1) Not being a social outcast. There are now so many divorced, separated and single people, the married ones are the outcasts.

2) Companionship. There are so many options that are far superior to the moody lump who sits in front of the telly and speaks in monosyllables. Try a dog, a parrot, or the internet.

3) Children. Women can defer childbirth these days until their late thirties or even wait until they're 60 if they really want to - when you need less sleep, you get less.

4) Financial support. As we know, women can work and support themselves; and, if they are single, they don't have to spend it all on beer for their husband.

5) Security. You don't need a husband to be safe. In fact, lots of women's husbands are positively unsafe. Get a dog, a burglar alarm or move to America where you're allowed to shoot people.

6) You want to be in love with someone. There are so many Mariah Carey-type songs around these days encouraging you to love yourself or find the hero inside of you, that you don't need another person to love.

7) You want to give your children a name so they aren't bastards. Most kids I meet are little bastards, whether they've got fathers or not.

On the other hand, if you aren't a totally horrible old cynic, you can probably think of lots of good reasons for marriage.
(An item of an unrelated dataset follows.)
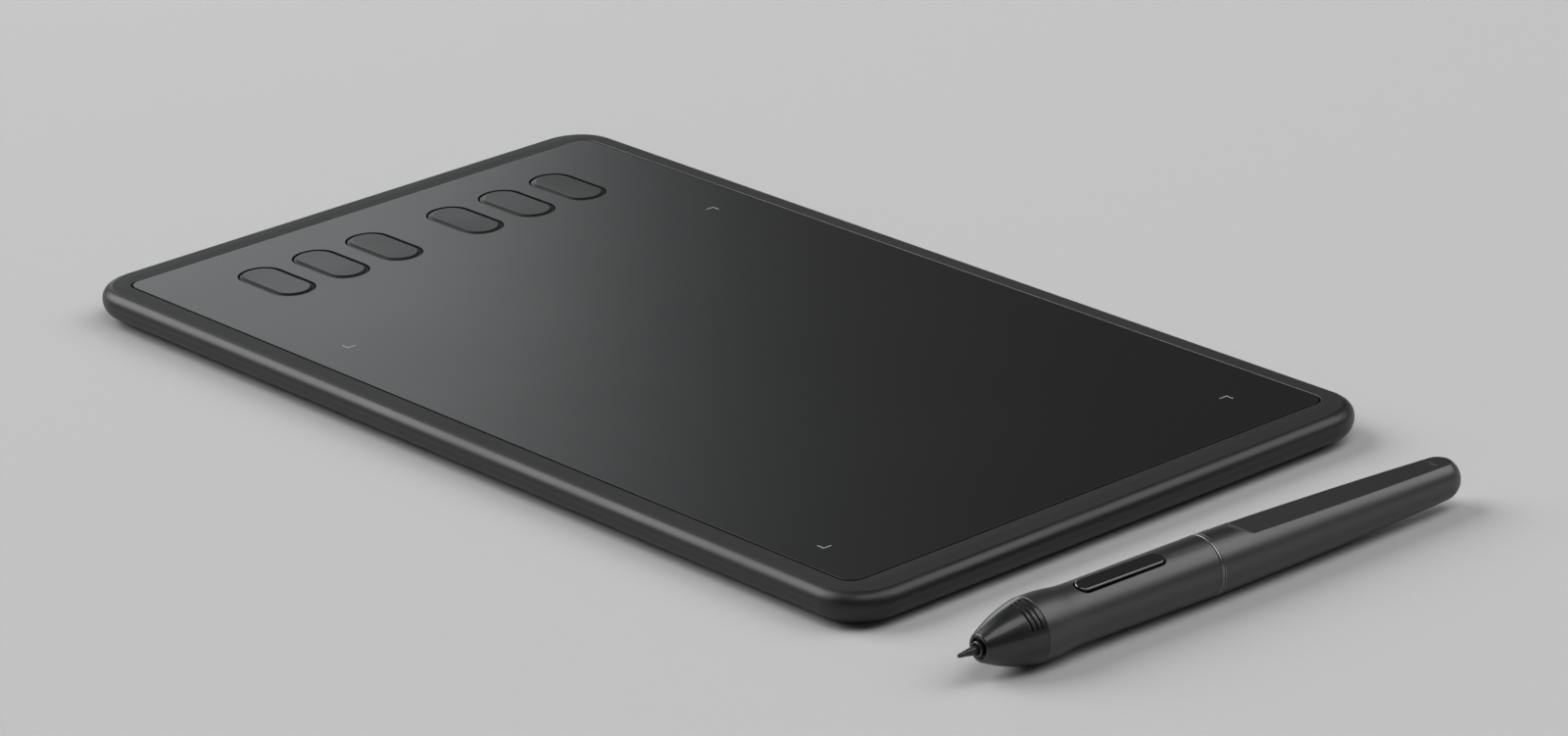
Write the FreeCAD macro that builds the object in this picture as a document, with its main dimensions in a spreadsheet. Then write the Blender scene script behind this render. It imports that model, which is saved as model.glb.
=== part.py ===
import FreeCAD, Part
import math
import os
import Sketcher
from FreeCAD import Placement, Rotation, Vector

# Pen tablet with its pen lying beside it. Millimetres, +Z up. X runs along the tablet from the
# keys (-X) to the plain end (+X), Y across it, and the origin is the middle of the tablet's
# footprint on the surface that it stands on. The pen is drawn along its own +X axis, from the
# tip at 0 to the tail, and is then laid down beside the +X end.

SIZES = [
    # Tablet outline and halves
    ("panel_length", 242.0, "length of the recess for the drawing surface"),
    ("panel_width", 130.0, "width of the recess for the drawing surface"),
    ("rim_end", 8.0, "width of the rim at the tablet's ends"),
    ("rim_side", 6.0, "width of the rim along the tablet's long sides"),
    ("plan_radius", 11.0, "outer corner radius seen from above"),
    ("body_bottom", 0.8, "height of the cover's underside above the table"),
    ("part_height", 4.9, "height of the joint between frame and cover"),
    ("body_top", 8.0, "height of the drawing surface"),
    ("edge_band", 0.1, "upright band beside that joint, the rest of the edge being round"),
    ("rim_fall_run", 5.4, "width over which the rim falls towards the outer edge"),
    ("rim_fall", 0.5, "how far the rim falls over that width"),
    ("rim_round", 2.7, "rounding of the rim's outer edge"),
    # Drawing surface panel
    ("panel_radius", 3.5, "corner radius of the recess"),
    ("panel_thickness", 1.2, "thickness of the panel"),
    ("seam_gap", 0.45, "gap between panel and frame"),
    ("panel_break", 0.05, "small bevel on the panel's edge"),
    ("seam_break", 0.12, "small bevel on the frame's inner edge"),
    # Frame
    ("ledge_width", 3.0, "width of the ledge that carries the panel"),
    ("frame_wall", 2.2, "outer wall of the frame"),
    ("frame_skin", 1.7, "skin of the frame over its channel"),
    ("channel_inset", 0.5, "wall between the panel's recess and the channel"),
    # Bottom cover
    ("cover_floor", 1.4, "floor thickness of the cover"),
    ("lip_clearance", 0.2, "clearance of the cover's lip in the frame"),
    ("lip_width", 1.0, "width of the cover's lip"),
    ("lip_rise", 1.0, "height of the cover's lip"),
    ("rib_width", 1.2, "width of the cover's ribs"),
    ("rib_count", 6, "number of cross ribs"),
    ("rib_inset", 1.0, "ribs from the edge of the plate that they carry"),
    ("long_rib_inset", 27.0, "long ribs from the long edge of that plate"),
    # Case screws and feet
    ("corner_inset_end", 12.5, "case screws and feet from the tablet's ends"),
    ("corner_inset_side", 10.5, "case screws and feet from its long sides"),
    ("boss_diameter", 5.5, "screw boss on the frame"),
    ("post_diameter", 7.0, "screw post on the cover"),
    ("post_rise", 0.7, "height of the screw post above the floor"),
    ("case_screw_diameter", 2.0, "case screw shank"),
    ("case_head_diameter", 3.8, "case screw head"),
    ("case_head_thickness", 0.65, "case screw head thickness"),
    ("head_gap", 0.05, "gap between case screw head and foot"),
    ("boss_cap", 0.6, "boss above its pilot hole"),
    ("pilot_reserve", 0.6, "pilot hole beyond the screw"),
    ("screw_gap", 0.02, "radial gap of a screw in its pilot hole"),
    ("hole_gap", 0.2, "radial gap of a screw in a clearance hole"),
    ("foot_diameter", 11.0, "rubber foot"),
    ("foot_seat_depth", 0.6, "depth of the foot's seat in the cover"),
    ("foot_gap", 0.15, "radial gap of a foot in its seat"),
    ("foot_bevel", 0.3, "bevel of a foot's lower edge"),
    # Express keys
    ("key_inset", 23.75, "key column from the end of the panel's recess"),
    ("key_pitch", 14.8, "distance between keys in a group"),
    ("key_middle", 22.8, "distance between the two middle keys"),
    ("key_length", 21.0, "key cap length"),
    ("key_width", 9.6, "key cap width"),
    ("key_gap", 0.45, "gap around a key cap"),
    ("key_rise", 0.2, "height of a key above the panel"),
    ("bevel_run", 1.0, "width of the bevel round a key's top"),
    ("bevel_drop", 0.4, "height of the bevel round a key's top"),
    ("flange_margin", 1.3, "how far a key's flange reaches under the panel"),
    ("flange_thickness", 0.4, "key flange thickness"),
    ("flange_gap", 0.25, "gap between flange and panel"),
    ("key_stem_diameter", 3.2, "stem under a key"),
    ("key_stem_rise", 0.1, "height of that stem"),
    ("key_travel", 0.3, "travel of a key"),
    ("key_reserve", 0.08, "gap left under a pressed key"),
    ("guide_border", 4.2, "key guide beyond the outer key flanges"),
    ("guide_thickness", 0.9, "key guide thickness"),
    ("guide_gap", 0.2, "gap between key flange and guide"),
    ("guide_radius", 2.5, "corner radius of the key guide"),
    # Sensor stack under the panel
    ("stack_key_inset", 48.0, "stack from the key end of the panel's recess"),
    ("stack_far_inset", 9.0, "stack from the far end of that recess"),
    ("stack_side_inset", 8.0, "stack from its long sides"),
    ("sensor_thickness", 1.0, "sensor board"),
    ("shield_thickness", 0.3, "shield sheet"),
    ("plate_thickness", 1.0, "stiffening plate"),
    ("sensor_tab", 5.0, "tab of the sensor board on the key side"),
    ("tab_width", 24.0, "width of that tab"),
    # Control board
    ("board_end_inset", 5.4, "control board from the tablet's end"),
    ("board_stack_gap", 6.0, "control board from the sensor stack"),
    ("board_side_inset", 19.0, "control board from the tablet's long sides"),
    ("board_thickness", 0.8, "control board's thickness"),
    ("board_lift", 0.6, "height of the control board above the cover's floor"),
    ("board_post_diameter", 4.0, "posts that carry the control board"),
    ("board_post_inset", 4.0, "board screws from the board's edges"),
    ("board_screw_diameter", 1.4, "board screw shank"),
    ("board_head_diameter", 2.8, "board screw head"),
    ("board_head_thickness", 0.7, "board screw head thickness"),
    ("board_screw_length", 1.3, "board screw below its head"),
    ("tact_side", 6.0, "tact switch body"),
    ("tact_button_diameter", 3.0, "tact switch button"),
    ("tact_button_rise", 0.25, "tact switch button height"),
    ("chip_side", 7.0, "controller chip"),
    ("chip_thickness", 0.9, "controller chip thickness"),
    ("chip_inset", 6.0, "middle of the chip from the control board's inner edge"),
    ("chip_y", 19.0, "controller chip across the tablet"),
    ("connector_depth", 3.4, "ribbon connector along the tablet"),
    ("connector_rise", 1.1, "ribbon connector height"),
    ("ribbon_width", 16.0, "ribbon cable width"),
    ("ribbon_thickness", 0.2, "ribbon cable thickness"),
    ("ribbon_reach", 3.5, "ribbon cable's run under the sensor tab"),
    # Charging and data port
    ("port_width", 7.5, "port shell width"),
    ("port_rise", 2.5, "port shell height"),
    ("port_depth", 5.6, "port shell depth"),
    ("port_wall", 0.3, "port shell wall"),
    ("port_setback", 1.6, "port face behind the tablet's end"),
    ("port_tongue_setback", 0.6, "contact tongue behind the port's face"),
    ("port_bevel", 0.9, "slanted lower corners of the port"),
    ("tongue_width", 3.7, "contact tongue width"),
    ("tongue_thickness", 0.6, "contact tongue thickness"),
    ("port_window_gap", 0.35, "gap between port and its window"),
    # Pen outline, lengths along the axis from the tip
    ("nib_radius", 0.85, "nib"),
    ("nib_cone", 3.4, "length of the nib's cone"),
    ("nib_tip_radius", 0.42, "rounded end of the nib"),
    ("nib_reach", 5.2, "nib in front of the nose cone"),
    ("collar_reach", 0.7, "collar round the nib in front of the nose cone"),
    ("collar_radius", 1.6, "collar round the nib"),
    ("nose_length", 11.9, "nose cone's outside"),
    ("nose_face_radius", 2.85, "radius of the nose cone's front"),
    ("nose_bulge", 0.532, "outward bow of the nose cone half way along"),
    ("nose_groove_radius", 2.2, "outer radius of the groove in the nose's face"),
    ("nose_groove_depth", 0.9, "depth of that groove"),
    ("edge_break", 0.15, "small bevel on that collar, the nose cone's face and the metal ring"),
    ("joint_break", 0.15, "bevel on both sides of the joint between nose cone and grip"),
    ("crown_radius", 6.75, "widest radius of the pen, where the grip meets the nose cone"),
    ("crown_length", 2.7, "length of the widest part"),
    ("shoulder_length", 8.6, "fall from the widest part to the waist"),
    ("waist_radius", 6.12, "radius at the waist's start"),
    ("grip_length", 44.4, "grip's outside"),
    ("joint_radius", 6.33, "barrel radius beside the ring"),
    ("ring_radius", 6.4, "outer radius of the metal ring"),
    ("ring_width", 1.0, "width of the metal ring"),
    ("ring_groove_place", 0.55, "front of the ring's fine groove"),
    ("ring_groove_width", 0.2, "width of that groove"),
    ("ring_groove_depth", 0.2, "depth of that groove"),
    ("pen_length", 129.8, "length of the pen"),
    ("rear_bulge", 0.305, "outward bow of the rear barrel half way along"),
    ("dome_radius", 4.6, "radius of the rounded tail"),
    ("spigot_radius", 5.3, "nose cone's spigot inside the grip"),
    ("spigot_length", 4.0, "length of that spigot"),
    ("spigot_wall", 0.8, "wall of that spigot"),
    ("neck_radius", 5.2, "grip's neck inside the ring and rear barrel"),
    ("neck_length", 6.0, "neck behind the ring"),
    ("pen_fit", 0.05, "radial clearance of the pen's plugged joints"),
    ("grip_bore", 4.6, "bore radius of the grip"),
    ("tail_wall", 12.8, "solid tail behind the rear barrel's bore"),
    ("rear_bore_radius", 3.2, "bore radius at the tail"),
    ("nib_clearance", 0.3, "radial clearance round the nib in the nose"),
    ("nib_guide", 0.05, "radial clearance of the nib in the ferrite core"),
    ("core_clearance", 0.3, "radial clearance of the core in the nose"),
    # Short slots round the nose cone's base
    ("slot_setback", 0.95, "rear slot from the grip"),
    ("slot_pitch", 1.0, "distance between slots"),
    ("slot_width", 0.5, "width of a slot"),
    ("slot_depth", 0.2, "depth of a slot"),
    ("slot_angle", 74.0, "length of a slot round the cone, degrees"),
    ("slot_turn", 30.0, "middle of the slots from the pen's top, degrees"),
    # Flat and slit on the rear barrel
    ("flat_setback", 0.1, "start of the ramp behind the grip's neck"),
    ("flat_ramp", 3.6, "length of that ramp"),
    ("flat_start_height", 4.98, "height of the flat above the axis, at the ramp"),
    ("flat_end_height", 3.62, "height of the flat above the axis, at the tail"),
    ("slit_inset", 6.4, "short slit from the tail"),
    ("slit_length", 2.6, "length of the slit, across the flat"),
    ("slit_width", 0.6, "width of the slit"),
    ("slit_depth", 0.3, "depth of the slit"),
    # Pen side switch
    ("switch_turn", 14.5, "side switch from the pen's top, away from the tablet, degrees"),
    ("switch_setback", 22.3, "middle of the side switch behind the nose cone"),
    ("switch_length", 21.7, "side switch length"),
    ("switch_width", 3.5, "side switch width"),
    ("switch_gap", 0.35, "gap round the side switch"),
    ("switch_top", 6.45, "height of the side switch above the axis"),
    ("switch_bottom", 4.9, "underside of the side switch above the axis"),
    ("switch_round", 0.3, "rounding of the side switch"),
    ("pivot_height", 2.0, "pivot of the side switch above the axis"),
    ("pivot_radius", 0.6, "pivot pin radius"),
    ("pivot_clearance", 0.05, "radial clearance of the pivot pin"),
    ("web_thickness", 1.6, "web between switch and pivot"),
    ("web_gap", 0.25, "gap between that web and the ears"),
    ("ear_wall", 0.4, "wall of the pivot ears above the pin's hole"),
    ("ear_half", 1.1, "half length of the pivot ears"),
    ("presser_offset", 6.0, "presser feet from the pivot"),
    ("presser_radius", 0.8, "presser foot radius"),
    ("presser_gap", 0.25, "gap between presser foot and its switch"),
    # Pen inside
    ("nose_wall", 3.4, "front of the ferrite core behind the nose cone's front"),
    ("core_length", 12.4, "ferrite core"),
    ("core_radius", 2.3, "ferrite core radius"),
    ("coil_setback", 4.0, "coil from the core's front"),
    ("coil_length", 7.0, "coil"),
    ("coil_radius", 3.1, "coil radius"),
    ("holder_gap", 1.0, "gap between core and nib holder"),
    ("holder_length", 4.8, "nib holder"),
    ("holder_radius", 1.6, "nib holder radius"),
    ("holder_depth", 2.6, "nib's end inside its holder"),
    ("holder_grip", 0.01, "gap between nib and holder"),
    ("holder_clearance", 0.1, "radial clearance of the holder in its bed"),
    ("nib_travel", 0.5, "travel of the nib"),
    ("nib_reserve", 0.1, "gap left behind a pressed nib"),
    ("gauge_length", 2.2, "pressure sensor"),
    ("gauge_bore", 0.6, "bore radius of the pressure sensor"),
    ("carrier_gap", 0.4, "gap between core and inner carrier"),
    ("carrier_setback", 2.0, "carrier's end from the neck's end"),
    ("carrier_clearance", 0.2, "clearance of the carrier in the grip"),
    ("carrier_top", -0.3, "top of the carrier against the axis"),
    ("trough_ledge", 0.45, "ledge that carries the pen's circuit board"),
    ("trough_depth", 2.6, "depth of the carrier's trough"),
    ("trough_wall", 1.6, "end wall of the trough"),
    ("pen_board_gap", 0.8, "circuit board behind the pressure sensor"),
    ("pen_board_setback", 0.5, "circuit board from the carrier's end"),
    ("pen_board_clearance", 0.15, "circuit board between the ears"),
    ("pen_board_thickness", 0.6, "thickness of the pen's circuit board"),
    ("pen_tact_side", 3.0, "tact switches in the pen"),
    ("pen_tact_rise", 2.3, "height of those switches"),
    ("pen_tact_button_radius", 0.7, "their buttons"),
    ("pen_tact_button_rise", 0.4, "height of those buttons"),
    # Pen lying beside the tablet
    ("pen_gap", 30.56, "pen tip beyond the tablet's end"),
    ("pen_overhang", 1.2, "pen tip beyond the tablet's near long side"),
    ("pen_yaw", 1.75, "turn of the pen from the tablet's end, degrees"),
]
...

I suppose the best way to approach it is as an individual. I have a few friends who used to say things like, "Oh, I really want a husband", as though husbands were something that came from Ikea as self-assembly kits and once you'd married them you were guaranteed a happy-ever-after and nothing would ever change. It's reassuring that women are giving themselves some breathing space and not grabbing the first packet that comes along.